Marketplace®

Daily business news and economic stories

The economy Trump inherited versus the economy we have now

“Trump inherited an economy that was firing on most, but not all, cylinders,” said Ryan Sweet at Oxford Economics.

The actions of the Trump administration have had direct and historic economic impacts.
The actions of the Trump administration have had direct and historic economic impacts.
Saul Loeb/AFP via Getty Images

Presidents are often blamed when the economy flounders and lauded when it does well — even though they usually have little to do with either.

Trump 2.0 has been different, as this administration’s actions have had a direct and historic economic impact. The nation’s economic trajectory has dramatically changed in Donald Trump’s first 100 days in office.

On Jan. 20 of this year, the U.S. economy was on solid footing.

“Trump inherited an economy that was firing on most, but not all, cylinders,” said Ryan Sweet, chief U.S. economist at Oxford Economics.

The outlook has changed dramatically a hundred days in. “In any given year, the probability of a recession is around 15,” he said. “Now, it's essentially a flip of the coin whether or not we have a recession this year.”

Sweet points to two culprits: tariffs and the uncertainty surrounding them.

Small businesses, in particular, have raised alarms, and a few have sued the Trump administration.

Still, the hard data shows that, for now, “the economy continues to do fairly well,” noted Jay Bryson, chief economist at Wells Fargo. That’s because consumers — who power the U.S. economy — have been trying to get ahead of tariffs.

“If you think tariffs are going to go into effect, if you think the prices of things that you're going to buy are going to be higher in a few months than they are now, you have a real incentive to go out there and buy them today,” he said.
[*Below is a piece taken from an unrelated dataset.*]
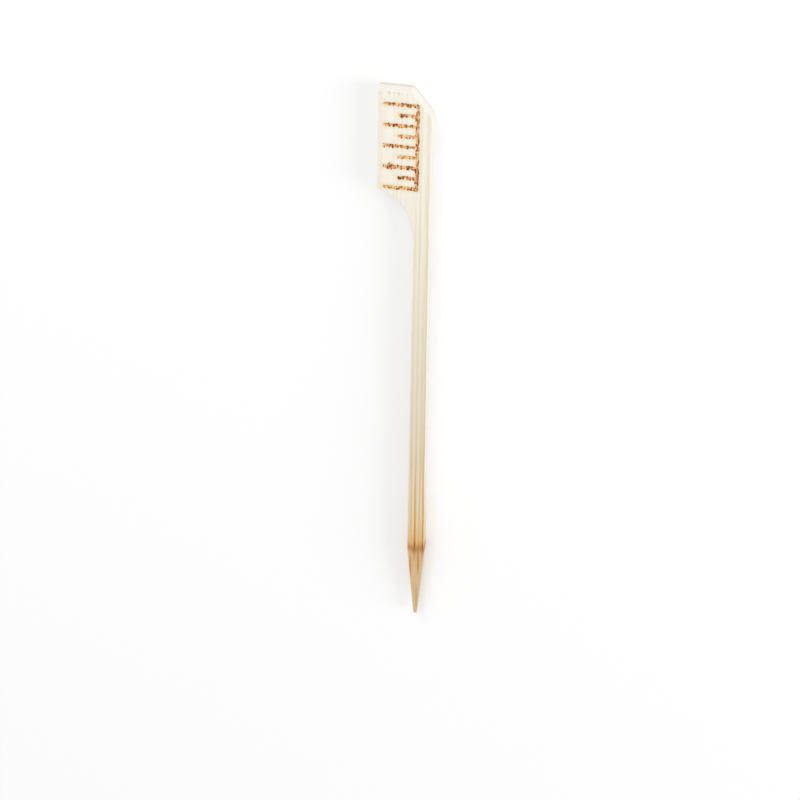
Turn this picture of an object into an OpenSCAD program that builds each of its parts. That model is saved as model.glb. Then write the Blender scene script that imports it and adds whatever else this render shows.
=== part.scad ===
// Bamboo pick: one flat slat with a wide head, a straight spine, a slim stem and a four-sided point.
// It lies on its back with the marked face up. Y runs along the pick to its head and X across it to
// the spine. The origin is under the middle of the whole pick, on the surface that it lies on.

/* [Pick] */
// Length from the top end of the head to the point
pick_l = 90; // [70:1:120]
// Thickness of the slat from front to back
slat_t = 2.2; // [1.6:0.1:3]
// Width of the softened arrises along the straight edges
arris_w = 0.13; // [0.11:0.01:0.25]

/* [Head] */
// Width from the left edge to the spine
head_w = 7.6; // [6.5:0.1:9]
// Length from the top end down to the neck
head_l = 23.4; // [21:0.1:30]
// How far the spine leans outwards between the neck and the top end
spine_lean = 0.2; // [0:0.05:0.5]
// Cut-off corner of the head, measured across the head
corner_w = 2.9; // [1.5:0.1:4]
// Cut-off corner of the head, measured down the spine
corner_l = 3.9; // [2:0.1:5.5]

/* [Shoulder] */
// Radius of the round cutter that swept the wood away beside the stem
cutter_r = 5.5; // [4:0.1:8]
// Length of the straight cut that runs on from the round sweep to the neck
run_out_l = 3.2; // [2:0.1:5]
// Slant of that straight cut against the spine, in degrees
run_out_slant = 17; // [8:1:25]
// Width of the softened arrises along the sweep and the straight cut
sweep_arris_w = 0.1; // [0.04:0.01:0.1]

/* [Stem and point] */
// Width of the stem at the neck
neck_w = 2.25; // [1.8:0.05:3]
// Width of the stem where the point starts
stem_w = 2.45; // [1.8:0.05:3]
// Length of the four cuts that make the point
point_l = 12; // [6:0.5:20]
// Width of the blunt tip that is left
tip_w = 0.5; // [0.2:0.05:1]

/* [Burnt scale] */
// Depth that the hot stamp sank into the face
burn_depth = 0.12; // [0.05:0.01:0.3]
// Width of a burnt stroke
stroke_w = 0.5; // [0.3:0.05:0.7]
// Distance from the head's left edge to the scale's upright rail
rail_inset = 5.7; // [5.5:0.1:6]
// Distance from the top end to the first tick
scale_inset = 2.2; // [1.2:0.1:2.6]
// Distance from one tick to the next
tick_pitch = 1.7; // [1:0.05:1.75]
// Number of ticks, long and short by turns
tick_count = 9; // [3:1:9]
// Length of a long tick, from the rail's middle line
long_tick_l = 4.7; // [3:0.1:4.8]
// Length of a short tick, from the rail's middle line
short_tick_l = 2.5; // [1:0.1:2.8]
// Tick that carries the lozenge, counted from the top
lozenge_tick = 7; // [1:1:9]
// Length of the lozenge along its tick
lozenge_l = 1.7; // [1:0.1:2.5]
// Width of the lozenge
lozenge_w = 1.2; // [0.8:0.1:1.4]

/* [Hidden] */
$fn = 96;

// How far a cutting shape runs past the wood that it cuts
spare = 1;
// How far the round sweep bites in past the line of the straight cut
cutter_bite = 0.1;
// Overlap of the head's slat and the stem's slat on either side of the neck
lap_l = 1.5;

// Outline values, with zero on the spine at the neck
neck_to_tip = pick_l - head_l;
point_y = point_l - neck_to_tip;
function spine_x(y) = spine_lean * y / head_l;
widest_x = spine_x(head_l - corner_l);
run_out_top = [-neck_w - run_out_l * sin(run_out_slant), run_out_l * cos(run_out_slant)];
run_out_foot = [lap_l * tan(run_out_slant) - neck_w, -lap_l];
cutter_at = run_out_top - (cutter_r - cutter_bite) * [cos(run_out_slant), sin(run_out_slant)];
neck_at = [(head_w - widest_x) / 2, pick_l / 2 - head_l];

// Corners of the head's slat: down its left side, down the straight cut and up the spine
head_corners = [
    [-head_w, head_l],
    [-head_w, run_out_top.y],
    run_out_top,
    run_out_foot,
    [spine_x(-lap_l), -lap_l],
    [widest_x, head_l - corner_l],
    [spine_x(head_l) - corner_w, head_l]
];

// Corners of the stem's slat: down its left side, round the tip and up the spine
stem_corners = [
    [-neck_w, lap_l],
    [-stem_w, point_y],
    [-(stem_w + tip_w) / 2, -neck_to_tip],
    [-(stem_w - tip_w) / 2, -neck_to_tip],
    [0, point_y],
    [0, lap_l]
];

// Shaves the front and back arrises off the edge from p to q, to width w, with the wood on the left
// of the run. The cut goes on past q by spare, and past p only where past_p asks for it.
module shave_edge(p, q, w = arris_w, past_p = spare) {
    run = q - p;
    for (face = [[0, 45], [slat_t, -45]])
        translate([p.x, p.y, face[0]])
            rotate([0, 0, atan2(run.y, run.x)])
                rotate([face[1], 0, 0])
                    translate([-past_p, -spare, -spare])
                        cube([norm(run) + past_p + spare, spare + w / sqrt(2), 2 * spare]);
}

// Head with its cut-off corner, down to a short lap inside the stem
module head_slat() {
    c = head_corners;
    difference() {
        linear_extrude(slat_t)
            polygon(c);
        shave_edge(c[0], c[1]);
        shave_edge(c[2], c[3], sweep_arris_w, 0);
        shave_edge(c[4], c[5]);
        shave_edge(c[5], c[6]);
        shave_edge(c[6], c[0]);
    }
}

// Stem that widens a little towards the point
module stem_slat() {
    c = stem_corners;
    difference() {
        linear_extrude(slat_t)
            polygon(c);
        shave_edge(c[0], c[1]);
        shave_edge(c[4], c[5]);
    }
}

// Round sweep of the cutter, which flares at both faces to shave its own arrises
module cutter_sweep() {
    flare_r = cutter_r + sweep_arris_w + spare;
    translate(cutter_at)
        rotate_extrude()
            polygon([
                [0, -spare],
                [flare_r, -spare],
                [cutter_r, sweep_arris_w],
                [cutter_r, slat_t - sweep_arris_w],
                [flare_r, slat_t + spare],
                [0, slat_t + spare]
            ]);
}

// Side view of the pick, which thins to the tip from both faces
module side_profile() {
    translate([-head_w - spare, 0, 0])
        rotate([90, 0, 90])
            linear_extrude(head_w + widest_x + 2 * spare)
                polygon([
                    [head_l + spare, -spare],
                    [head_l + spare, slat_t + spare],
                    [point_y, slat_t + spare],
                    [point_y, slat_t],
                    [-neck_to_tip, (slat_t + tip_w) / 2],
                    [-neck_to_tip, (slat_t - tip_w) / 2],
                    [point_y, 0],
                    [point_y, -spare]
                ]);
}

// Stroke with round ends from p to q
module stroke(p, q) {
    run = q - p;
    translate(p)
        rotate(atan2(run.y, run.x))
            translate([0, -stroke_w / 2])
                square([norm(run), stroke_w]);
    for (end = [p, q])
        translate(end)
            circle(d = stroke_w);
}

// Upright rail, its long and short ticks, and the lozenge on one of them
module scale_marks() {
    rail_x = rail_inset - head_w;
    first_y = head_l - scale_inset;
    stroke([rail_x, first_y], [rail_x, first_y - (tick_count - 1) * tick_pitch]);
    for (i = [0 : tick_count - 1]) {
        tick_l = i % 2 == 0 ? long_tick_l : short_tick_l;
        stroke([rail_x, first_y - i * tick_pitch], [rail_x - tick_l, first_y - i * tick_pitch]);
    }
    translate([rail_x - long_tick_l + lozenge_l / 2, first_y - (lozenge_tick - 1) * tick_pitch])
        polygon([[-lozenge_l / 2, 0], [0, -lozenge_w / 2], [lozenge_l / 2, 0], [0, lozenge_w / 2]]);
}

module pick() {
    color([0.94, 0.91, 0.82])
        translate([neck_at.x, neck_at.y, 0])
            difference() {
                intersection() {
                    union() {
                        head_slat();
                        stem_slat();
                    }
                    side_profile();
                }
                cutter_sweep();
                translate([0, 0, slat_t - burn_depth])
                    linear_extrude(burn_depth + spare)
                        scale_marks();
            }
}

pick();
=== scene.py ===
import math

import bpy
import numpy as np
from mathutils import Matrix, Vector


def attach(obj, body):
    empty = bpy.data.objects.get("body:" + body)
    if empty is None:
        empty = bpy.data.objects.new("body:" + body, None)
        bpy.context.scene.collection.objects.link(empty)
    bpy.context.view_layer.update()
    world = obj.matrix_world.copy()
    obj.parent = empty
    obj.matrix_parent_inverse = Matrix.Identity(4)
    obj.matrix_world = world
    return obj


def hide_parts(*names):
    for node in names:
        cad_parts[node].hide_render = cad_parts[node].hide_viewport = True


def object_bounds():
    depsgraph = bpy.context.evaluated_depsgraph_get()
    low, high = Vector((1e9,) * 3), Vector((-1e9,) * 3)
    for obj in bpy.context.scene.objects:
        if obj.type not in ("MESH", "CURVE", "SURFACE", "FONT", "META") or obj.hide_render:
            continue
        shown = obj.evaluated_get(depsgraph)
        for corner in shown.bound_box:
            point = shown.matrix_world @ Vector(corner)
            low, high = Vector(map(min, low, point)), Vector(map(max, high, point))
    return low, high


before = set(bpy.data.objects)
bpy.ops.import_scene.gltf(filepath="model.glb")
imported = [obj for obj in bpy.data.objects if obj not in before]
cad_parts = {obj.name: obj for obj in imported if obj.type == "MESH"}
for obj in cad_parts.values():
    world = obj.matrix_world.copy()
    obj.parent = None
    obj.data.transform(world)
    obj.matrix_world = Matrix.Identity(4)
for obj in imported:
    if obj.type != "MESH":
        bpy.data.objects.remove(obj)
cad_low, cad_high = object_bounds()
MM = 0.001

# The pick: one flat slat of bamboo, about 2 mm thick, sawn and split from a culm's wall so that its
# fibres run straight from head to point. A round cutter swept the wood away beside the stem, the spine's
# top corner and the point are straight cuts, and a hot stamp burnt a scale into the inner, front face.
HEAD_W = 7.6 * MM
HEAD_L = 23.4 * MM
SPINE_LEAN = 0.2 * MM
CORNER_W = 2.9 * MM
CORNER_L = 3.9 * MM
CUTTER_R = 5.5 * MM
CUTTER_BITE = 0.1 * MM
RUN_OUT_L = 3.2 * MM
RUN_OUT_SLANT = math.radians(17)
NECK_W = 2.25 * MM
STEM_W = 2.45 * MM
POINT_L = 12.0 * MM
TIP_W = 0.5 * MM
ARRIS_R = 0.13 * MM
TIP_ARRIS_R = ARRIS_R / 2
# The arrises along the spine are crisper: their width as a share of the others'
SPINE_ARRIS = 0.4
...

Retailers planned ahead too. Judah Levine of the global freight booking platform Freightos said that volumes from China and elsewhere to the U.S. skyrocketed in March.  

“So, because a lot of importers have brought in a lot of goods ahead of time, so they're going to rely on the inventory surplus for now and basically wait as long as they can before they have to restock,” he said.

The actions so far from importers and consumers mean there is a lag time between when tariffs are imposed and their effects clearly showing up in the real economy.

Looking ahead, Jay Bryson of Wells Fargo will be paying close attention to jobless claims data for signs that the tariffs could be pushing the economy into recession.

The labor market is a very coincident indicator of what's going on in the economy,” he said. “If the labor market is holding up pretty well, then the economy is holding up pretty well.”

Some damage is already done, though. The International Monetary Fund updated its outlook, now expecting a half-a-percentage point drop this year in global economic growth. Growth in the U.S. is expected to shrink, as well.  

“A year ago, we were talking about ‘When is that soft landing happening?’” said David Bieri, associate professor of public policy at Virginia Tech.

A soft landing is the concept of lowering inflation while keeping the labor market healthy. “One thing that we can say for sure that we are not in the period of looking for a soft landing in the next six to 12 months,” said Bieri.

The rest, he added, is harder to predict because of the magnitude of the shake-up of the global economic order that President Donald Trump has imposed in his first 100 days in office.

“Because it is so unprecedented, and the government is at the source of most of the uncertainty, and there is no way that we can protect ourselves from that,” Bieri said.

Bieri takes comfort in one precedent, though: COVID, he said, proved the U.S. economy is very resilient and, over time, can withstand strong shocks.